Повисла тишина. Казалось, даже воздух в аптеке замер. Аптекарь первым прервал её, неловко кашлянув.
– Бывает, бывает. Простите, молодой человек. Мисс… спасибо.
Мадам Эндрюс что-то буркнула себе под нос, явно недовольная, но не находящая аргументов. Лавка будто выдохнула, напряжение спало.
На выходе из аптеки Лизи не стала оборачиваться. Она шагнула на улицу, поправила перчатку. И только тогда заметила, что молодой человек идёт рядом. Он не смотрел на неё, просто шагал, как бы случайно синхронно, поддерживая невидимый темп.
– Благодарю, – сказал Генри наконец; его голос был низким и спокойным. – У меня плохая привычка не защищаться. Иногда это мешает.
– Иногда это красиво, – ответила Лизи, не глядя на него; её взгляд был устремлён вперёд, на лондонскую улицу.
Генри слегка усмехнулся.
– Генри. Генри Бэнкс.
Лизи посмотрела на нового знакомого чуть внимательнее. Тонкие черты лица, проницательные глаза, выверенные движения. В нём ощущалась внутренняя гармония и достоинство. Он был собран. Это нравилось Лизи.
– Элизабет, – сказала она после короткой паузы. – Но лучше Лизи.
– Тогда, Лизи, если позволите: я теперь должен вам две вещи. Благодарность. И объяснение, почему я всё же не уходил, когда на меня наорали.
Лизи слегка улыбнулась.
– Это необязательно, – парировала Лизи. – Вывод был неизбежен.
– Вот именно, – ответил Генри, и в его глазах блеснул огонёк понимания. – Именно поэтому я и не ушёл. Я ждал, кто из нас троих первым поймёт истину. Вы оказались быстрее.
Он слегка наклонил голову, и ветер шевельнул завязки шляпки Лизи, словно подтверждая, что это была не просто случайная встреча, а начало чего-то нового. Лондон, с его шумом и суетой, казался теперь не таким давящим, а скорее наполненным скрытыми возможностями.
Глава 5. Скамейка у моста
Весна в Лондоне была особенной. Не яркой, не цветущей, не праздничной, как в южных краях. Она была… прозрачной. Как свет сквозь старое стекло, несущее запахи дождя и влажной земли. Как взгляд, задержанный на долю секунды дольше обычного, раскрывающий нечто большее, чем очевидное. Лизи ощущала эту прозрачность сегодня особенно остро. Лондон, обычно такой шумный и плотный, теперь казался наполненным скрытыми значениями, которые только и ждали, чтобы их заметили.

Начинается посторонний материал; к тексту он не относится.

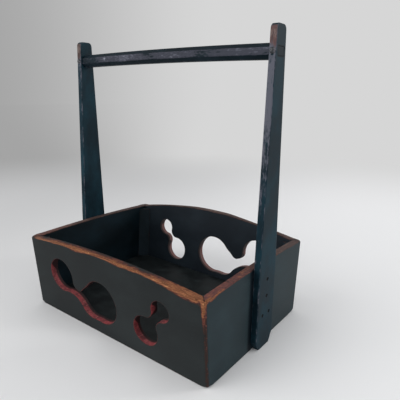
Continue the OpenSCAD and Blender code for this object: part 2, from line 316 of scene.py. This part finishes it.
def sharpEdges(mesh, kindOf):
    # Edges by the kind that kindOf gives their middle, with sample points along them
    edges, points = {}, {}
    for edge in mesh.edges:
        if not edge.is_manifold or edge.calc_face_angle(0) < math.radians(shaping["sharp"]):
            continue
        a, b = (v.co for v in edge.verts)
        kind = kindOf((a + b) / 2 / mm)
        if kind is None:
            continue
        edges.setdefault(kind, []).append(edge)
        steps = max(1, int((b - a).length / mm))
        points.setdefault(kind, []).extend(a.lerp(b, i / steps) for i in range(steps + 1))
    trees = {}
    for kind, spots in points.items():
        trees[kind] = KDTree(len(spots))
        for i, spot in enumerate(spots):
            trees[kind].insert(spot, i)
        trees[kind].balance()
    return edges, trees


def splitBy(mesh, point, normal, cutOff=False):
    # Splits the faces along a plane, or takes off what lies beyond it and closes the cut
    cut = bmesh.ops.bisect_plane(mesh, geom=mesh.verts[:] + mesh.edges[:] + mesh.faces[:],
                                 dist=1e-7, plane_co=point, plane_no=normal, clear_outer=cutOff)
    rim = [e for e in cut["geom_cut"] if isinstance(e, bmesh.types.BMEdge)]
    if cutOff and rim:
        bmesh.ops.edgenet_fill(mesh, edges=rim)


def roundCorner(mesh, sideX, sideY, radius):
    # The same planes cut both boards of a corner, so that they share one round edge
    slope = tray["splay"]
    along = Vector((sideX, 0, 0))
    out = Vector((0, sideY * math.cos(slope), -math.sin(slope)))
    up = Vector((0, sideY * math.sin(slope), math.cos(slope)))
    foot = Vector((sideX * tray["halfLength"], sideY * tray["halfDepth"], 0))
    top = tray["cornerHeight"] / math.cos(slope) - radius
    # how far the planes tilt, and how high the middle of the round is: the upright edge,
    # the upper corner and the lower corner
    tilts = ((0, radius), (35, top), (62, top), (-35, radius), (-62, radius))
    turns = (15, 30, 45, 60, 75)
    for tilt, level in tilts:
        middle = foot + up * level - (along + out) * radius
        for turn in turns:
            t, e = math.radians(turn), math.radians(tilt)
            normal = (along * math.cos(t) + out * math.sin(t)) * math.cos(e) + up * math.sin(e)
            splitBy(mesh, (middle + normal * radius) * mm, normal, cutOff=True)


def intoCells(mesh, low, high, cells):
    # Planes that cut the faces into small cells, which can carry the wear
    for axis, size in cells.items():
        normal = Vector([float(axis == i) for i in range(3)])
        at = low[axis] + size * mm
        while at < high[axis] - shaping["leastCell"] * size * mm:
            splitBy(mesh, normal * at, normal)
            at += size * mm


def onRim(spot, normal):
    return normal.z > shaping["rimSlope"] and spot.z > tray["cornerHeight"] - shaping["rimDepth"]


def outerDepth(z):
    return tray["halfDepth"] + z * math.tan(tray["splay"])


def inZone(name, across, height):
    halfWidth, low, high = zones[name]
    return abs(across) < halfWidth and low < height < high


wearing = {
    "inset": 0.41,  # how far inside a sharp edge the soft one lies, as a share of its softness
    "waves": ((23, 0.5), (7, 0.3)),  # the reach sways along an edge: length and share of each
    "breakOff": 2.5,  # how abruptly the wear ends on a face
    "facing": 0.8,  # how squarely a face has to look the way of a rubbed place
}
greying = {"backFrom": -70, "backWay": 110, "leftFrom": 60, "leftWay": 160}


def wearAt(point, normal, trees, look):
    # 1 on a worn edge, 0 as far from it as the wear reaches, and below 0 beyond
    spot = point / mm
    level = -1.0
    for kind, (reach, rimReach, most) in look["wear"].items():
        if kind not in trees:
            continue
        near, _, distance = trees[kind].find(point)
        near = near / mm
        # a soft edge lies a little inside the sharp one
        away = max(0.0, distance / mm - wearing["inset"] * look["soften"].get(kind, 0))
        stretch = 1
        for length, sway in wearing["waves"]:
            stretch += sway * noise.noise(near / length)
        flat = onRim(spot, normal)
        for centre, radius, gain, extra, hotKind, faceOnly in look.get("hotSpots", ()):
            share = max(0.0, 1 - (near - Vector(centre)).length / radius)
            if kind == hotKind and not (flat and faceOnly):
                stretch += gain * share
                most += extra * share
        # evenly less over the rim's top, but down the faces the lacquer breaks off short
        away /= stretch * (rimReach if flat else reach)
        level = max(level, min(most, 1 - (away if flat else away ** wearing["breakOff"])))
    # rubbed places wear grey, and on the right upright's front this is also a painted sheen
    for centre, radius, most, facing in look.get("rubbedAndSheen", ()):
        if normal.dot(Vector(facing)) > wearing["facing"]:
            level = max(level, most * (1 - (spot - Vector(centre)).length / radius))
    return max(-1.0, level)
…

Она сидела на старой деревянной скамейке у моста, где Темза шла степенно, будто лорд в тёмном, дорогом пальто, неторопливо неся свои тяжёлые воды к морю. На коленях лежал блокнот, исписанный лишь наполовину, но карандаш казался невидимо тяжёл – мыслей было слишком много и слишком новых, чтобы просто предать их бумаге, превратив в статичные строчки. Они клубились в её голове, подобно туману над рекой.

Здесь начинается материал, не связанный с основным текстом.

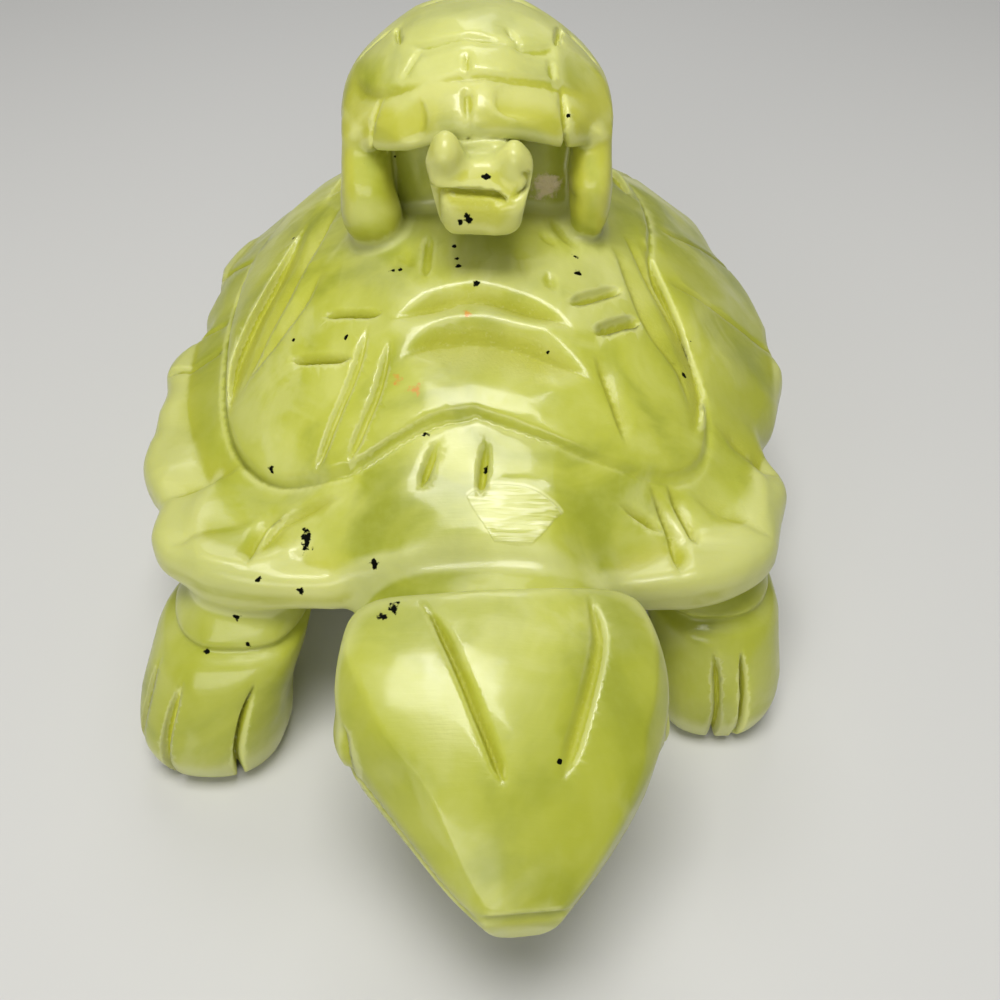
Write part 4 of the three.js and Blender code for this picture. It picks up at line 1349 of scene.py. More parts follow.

Слева кто-то бросил в воду хлебную корку, и чайка с резким, пронзительным криком взмыла в серое лондонское небо. Крик её был таким отчаянным, таким одиноким, что Лизи невольно вздрогнула.
– Надеюсь, я не занял ваше место? – прозвучал голос.
Она не сразу поняла, что это обращаются к ней. Но голос был знаком. Сдержанный, вежливый, с той самой интонацией, что не давала ей покоя со вчерашнего утра. Лизи подняла глаза.
Генри Бэнкс стоял рядом с книгой в руках. Пальцы сжимали её чуть неловко, как если бы этот томик мешал ему выглядеть непринуждённо. На нём был тот же серый плащ, теперь чуть распахнутый ветром. Воротничок был слегка мят, но обувь – всё так же аккуратно начищена. Он присел на самый край скамейки, оставив между ними вполне викторианскую дистанцию.